Problem statement
Pick out every line holding the string "scene" and copy it.

Provided material
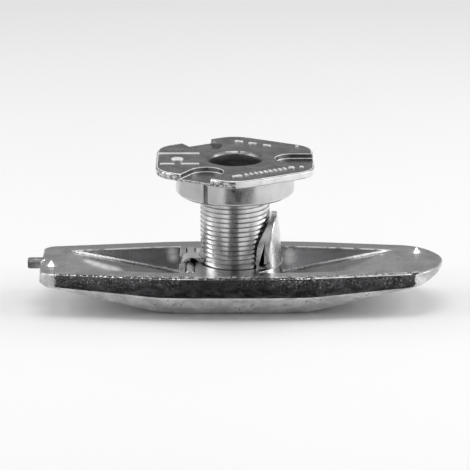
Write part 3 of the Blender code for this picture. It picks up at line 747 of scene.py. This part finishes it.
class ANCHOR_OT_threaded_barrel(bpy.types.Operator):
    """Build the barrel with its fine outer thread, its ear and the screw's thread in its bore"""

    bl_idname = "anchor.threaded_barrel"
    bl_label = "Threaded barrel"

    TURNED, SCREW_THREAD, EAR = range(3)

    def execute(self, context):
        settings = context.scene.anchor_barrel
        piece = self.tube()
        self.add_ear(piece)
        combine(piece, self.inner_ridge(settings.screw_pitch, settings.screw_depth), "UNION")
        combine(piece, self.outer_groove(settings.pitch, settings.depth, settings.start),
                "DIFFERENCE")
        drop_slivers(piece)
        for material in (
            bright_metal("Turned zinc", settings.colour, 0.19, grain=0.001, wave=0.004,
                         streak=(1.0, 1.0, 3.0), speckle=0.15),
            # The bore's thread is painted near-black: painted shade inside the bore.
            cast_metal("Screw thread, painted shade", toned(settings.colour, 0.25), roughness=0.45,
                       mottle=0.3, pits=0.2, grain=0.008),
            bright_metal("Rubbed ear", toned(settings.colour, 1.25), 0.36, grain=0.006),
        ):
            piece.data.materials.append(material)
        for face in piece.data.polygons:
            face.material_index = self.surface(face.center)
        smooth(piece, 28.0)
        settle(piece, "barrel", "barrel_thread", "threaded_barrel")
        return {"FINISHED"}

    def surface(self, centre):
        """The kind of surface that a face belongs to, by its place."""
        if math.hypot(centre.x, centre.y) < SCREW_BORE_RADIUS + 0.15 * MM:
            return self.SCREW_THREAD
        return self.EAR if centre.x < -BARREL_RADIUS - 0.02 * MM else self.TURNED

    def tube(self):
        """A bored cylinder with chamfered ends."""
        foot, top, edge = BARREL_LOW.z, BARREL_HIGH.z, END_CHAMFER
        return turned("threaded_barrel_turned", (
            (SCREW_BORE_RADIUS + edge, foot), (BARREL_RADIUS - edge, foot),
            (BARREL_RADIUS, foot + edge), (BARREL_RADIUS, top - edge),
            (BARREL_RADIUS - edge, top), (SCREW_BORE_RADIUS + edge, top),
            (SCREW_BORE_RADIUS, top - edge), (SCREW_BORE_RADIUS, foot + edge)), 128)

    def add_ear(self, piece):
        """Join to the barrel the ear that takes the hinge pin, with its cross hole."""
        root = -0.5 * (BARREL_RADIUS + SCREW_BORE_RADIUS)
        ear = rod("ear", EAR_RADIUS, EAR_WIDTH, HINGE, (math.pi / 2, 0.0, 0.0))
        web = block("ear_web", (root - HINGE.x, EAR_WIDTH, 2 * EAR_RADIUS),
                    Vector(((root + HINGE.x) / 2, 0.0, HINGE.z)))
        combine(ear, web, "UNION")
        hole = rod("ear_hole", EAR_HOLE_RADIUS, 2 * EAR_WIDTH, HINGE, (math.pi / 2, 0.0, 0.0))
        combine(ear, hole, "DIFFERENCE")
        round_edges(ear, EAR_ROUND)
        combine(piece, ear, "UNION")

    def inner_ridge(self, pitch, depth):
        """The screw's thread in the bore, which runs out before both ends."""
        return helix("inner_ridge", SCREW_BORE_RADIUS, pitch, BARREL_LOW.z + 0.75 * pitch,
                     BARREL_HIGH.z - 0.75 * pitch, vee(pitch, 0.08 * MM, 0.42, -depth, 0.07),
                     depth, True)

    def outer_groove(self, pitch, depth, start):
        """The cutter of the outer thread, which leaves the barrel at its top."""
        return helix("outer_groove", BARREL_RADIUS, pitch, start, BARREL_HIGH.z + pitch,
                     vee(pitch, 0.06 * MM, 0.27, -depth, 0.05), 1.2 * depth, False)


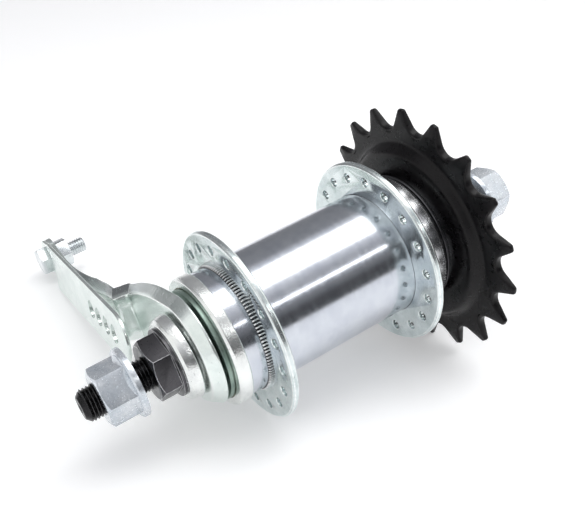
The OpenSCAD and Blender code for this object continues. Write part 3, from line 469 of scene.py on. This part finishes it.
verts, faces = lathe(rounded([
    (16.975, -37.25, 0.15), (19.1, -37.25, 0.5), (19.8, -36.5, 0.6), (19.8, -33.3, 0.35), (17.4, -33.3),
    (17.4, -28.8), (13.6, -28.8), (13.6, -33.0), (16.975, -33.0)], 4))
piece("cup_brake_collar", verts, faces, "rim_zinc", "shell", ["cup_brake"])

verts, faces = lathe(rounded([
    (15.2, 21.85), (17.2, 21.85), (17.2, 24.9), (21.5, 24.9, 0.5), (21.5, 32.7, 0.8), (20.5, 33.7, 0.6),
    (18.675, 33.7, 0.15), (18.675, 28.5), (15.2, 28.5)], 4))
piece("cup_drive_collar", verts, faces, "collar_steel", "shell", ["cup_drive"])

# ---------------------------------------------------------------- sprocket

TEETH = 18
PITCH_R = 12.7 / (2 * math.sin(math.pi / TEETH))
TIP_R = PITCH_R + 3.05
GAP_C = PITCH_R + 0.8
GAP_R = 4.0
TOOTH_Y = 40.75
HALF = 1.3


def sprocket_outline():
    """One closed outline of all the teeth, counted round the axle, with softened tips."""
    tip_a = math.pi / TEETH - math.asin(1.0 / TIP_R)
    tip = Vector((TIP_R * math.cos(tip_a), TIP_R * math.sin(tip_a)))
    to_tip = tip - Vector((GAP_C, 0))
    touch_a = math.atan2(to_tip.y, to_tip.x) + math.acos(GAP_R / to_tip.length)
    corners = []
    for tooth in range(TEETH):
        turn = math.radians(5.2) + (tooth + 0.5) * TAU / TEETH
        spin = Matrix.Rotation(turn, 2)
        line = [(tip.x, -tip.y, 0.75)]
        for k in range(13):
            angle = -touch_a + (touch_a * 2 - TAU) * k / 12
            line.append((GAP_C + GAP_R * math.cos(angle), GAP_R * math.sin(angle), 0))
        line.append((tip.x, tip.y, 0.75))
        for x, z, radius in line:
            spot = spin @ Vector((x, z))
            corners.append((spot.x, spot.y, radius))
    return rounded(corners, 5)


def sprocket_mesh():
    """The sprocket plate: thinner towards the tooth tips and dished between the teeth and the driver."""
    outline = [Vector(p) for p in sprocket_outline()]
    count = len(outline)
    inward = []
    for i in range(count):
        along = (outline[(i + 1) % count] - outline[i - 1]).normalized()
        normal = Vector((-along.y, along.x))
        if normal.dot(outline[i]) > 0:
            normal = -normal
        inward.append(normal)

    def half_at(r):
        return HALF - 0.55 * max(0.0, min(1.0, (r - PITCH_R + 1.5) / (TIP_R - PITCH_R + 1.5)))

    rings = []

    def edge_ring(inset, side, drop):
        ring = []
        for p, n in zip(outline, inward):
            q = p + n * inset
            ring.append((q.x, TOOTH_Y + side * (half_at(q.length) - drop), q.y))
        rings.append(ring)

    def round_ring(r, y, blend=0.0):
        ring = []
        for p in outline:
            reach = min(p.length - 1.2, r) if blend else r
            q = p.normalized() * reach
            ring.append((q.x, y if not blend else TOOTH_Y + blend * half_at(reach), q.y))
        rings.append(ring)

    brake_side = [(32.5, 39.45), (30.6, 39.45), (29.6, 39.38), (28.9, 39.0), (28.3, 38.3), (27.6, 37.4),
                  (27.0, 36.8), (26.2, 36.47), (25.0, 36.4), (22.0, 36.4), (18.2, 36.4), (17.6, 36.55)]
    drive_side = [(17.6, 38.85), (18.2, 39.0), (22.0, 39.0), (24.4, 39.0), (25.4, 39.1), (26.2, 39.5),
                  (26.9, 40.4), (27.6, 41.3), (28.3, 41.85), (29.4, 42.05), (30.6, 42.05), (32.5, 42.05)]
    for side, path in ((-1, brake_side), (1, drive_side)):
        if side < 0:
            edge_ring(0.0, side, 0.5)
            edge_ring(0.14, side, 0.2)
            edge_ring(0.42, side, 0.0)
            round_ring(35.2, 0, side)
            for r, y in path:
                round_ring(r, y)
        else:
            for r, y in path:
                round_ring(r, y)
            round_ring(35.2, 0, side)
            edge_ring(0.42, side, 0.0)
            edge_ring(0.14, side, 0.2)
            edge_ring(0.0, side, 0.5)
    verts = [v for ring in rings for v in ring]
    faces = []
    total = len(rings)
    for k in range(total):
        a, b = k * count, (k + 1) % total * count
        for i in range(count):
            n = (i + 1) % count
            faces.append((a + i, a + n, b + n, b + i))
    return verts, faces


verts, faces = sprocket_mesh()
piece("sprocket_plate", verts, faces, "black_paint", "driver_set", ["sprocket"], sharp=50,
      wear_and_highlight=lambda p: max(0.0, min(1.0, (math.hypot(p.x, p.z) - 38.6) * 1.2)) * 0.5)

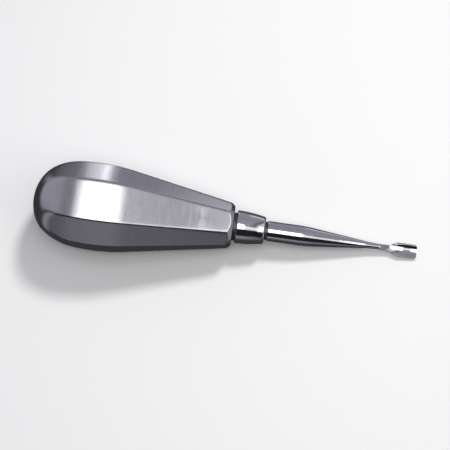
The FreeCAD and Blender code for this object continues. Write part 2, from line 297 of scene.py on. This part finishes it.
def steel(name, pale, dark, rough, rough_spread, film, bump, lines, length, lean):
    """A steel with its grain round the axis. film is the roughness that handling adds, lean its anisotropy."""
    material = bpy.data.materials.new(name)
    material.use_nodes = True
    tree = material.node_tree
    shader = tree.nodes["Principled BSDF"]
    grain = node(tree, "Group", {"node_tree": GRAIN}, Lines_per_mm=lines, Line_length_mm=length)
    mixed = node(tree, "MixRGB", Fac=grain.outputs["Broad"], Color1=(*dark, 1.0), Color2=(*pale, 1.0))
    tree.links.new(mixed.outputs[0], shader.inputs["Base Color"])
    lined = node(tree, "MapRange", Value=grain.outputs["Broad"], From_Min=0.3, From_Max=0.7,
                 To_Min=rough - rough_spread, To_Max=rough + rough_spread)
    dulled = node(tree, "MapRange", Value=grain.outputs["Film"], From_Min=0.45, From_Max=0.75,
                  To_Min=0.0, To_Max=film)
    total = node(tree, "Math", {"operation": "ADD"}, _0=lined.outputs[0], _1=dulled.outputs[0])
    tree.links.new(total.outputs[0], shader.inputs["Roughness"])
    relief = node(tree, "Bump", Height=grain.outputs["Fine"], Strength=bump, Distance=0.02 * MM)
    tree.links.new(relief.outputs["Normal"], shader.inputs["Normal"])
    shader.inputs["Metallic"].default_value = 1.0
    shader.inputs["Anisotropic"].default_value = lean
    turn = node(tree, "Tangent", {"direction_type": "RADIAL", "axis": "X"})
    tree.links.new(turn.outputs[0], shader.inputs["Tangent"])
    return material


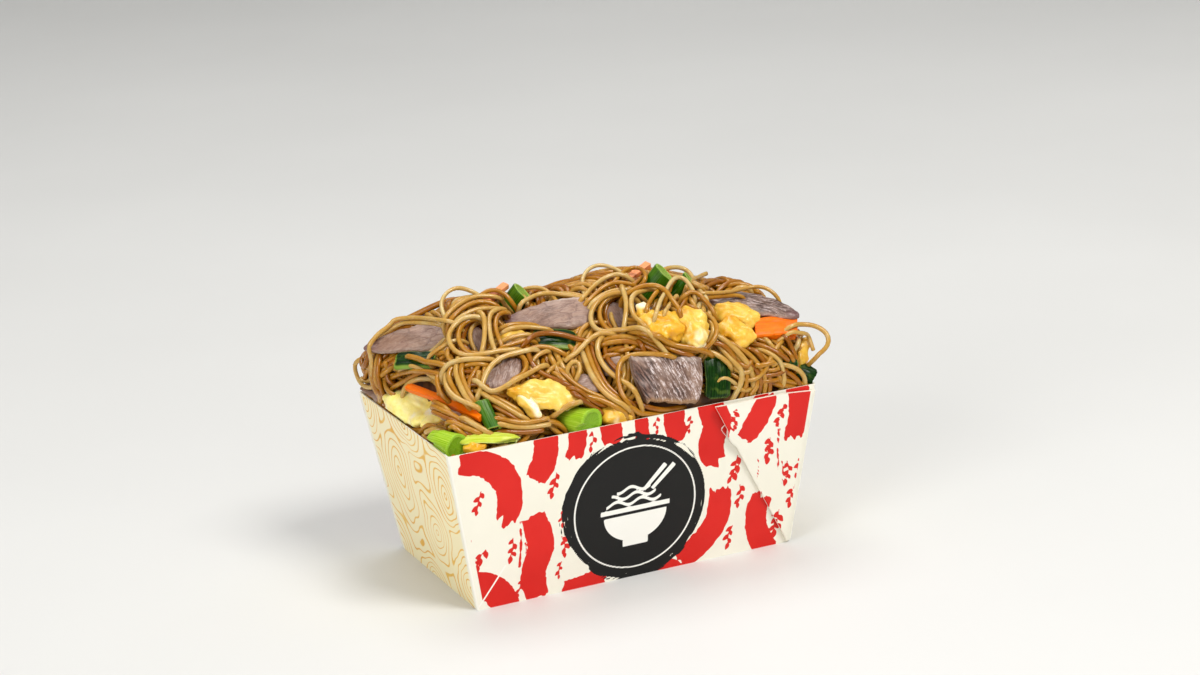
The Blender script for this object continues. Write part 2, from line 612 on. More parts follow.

Result of the exercise
Write part 3 of the Blender code for this picture. It picks up at line 747 of scene.py. This part finishes it.
        settings = context.scene.anchor_barrel
The OpenSCAD and Blender code for this object continues. Write part 3, from line 469 of scene.py on. This part finishes it.
The FreeCAD and Blender code for this object continues. Write part 2, from line 297 of scene.py on. This part finishes it.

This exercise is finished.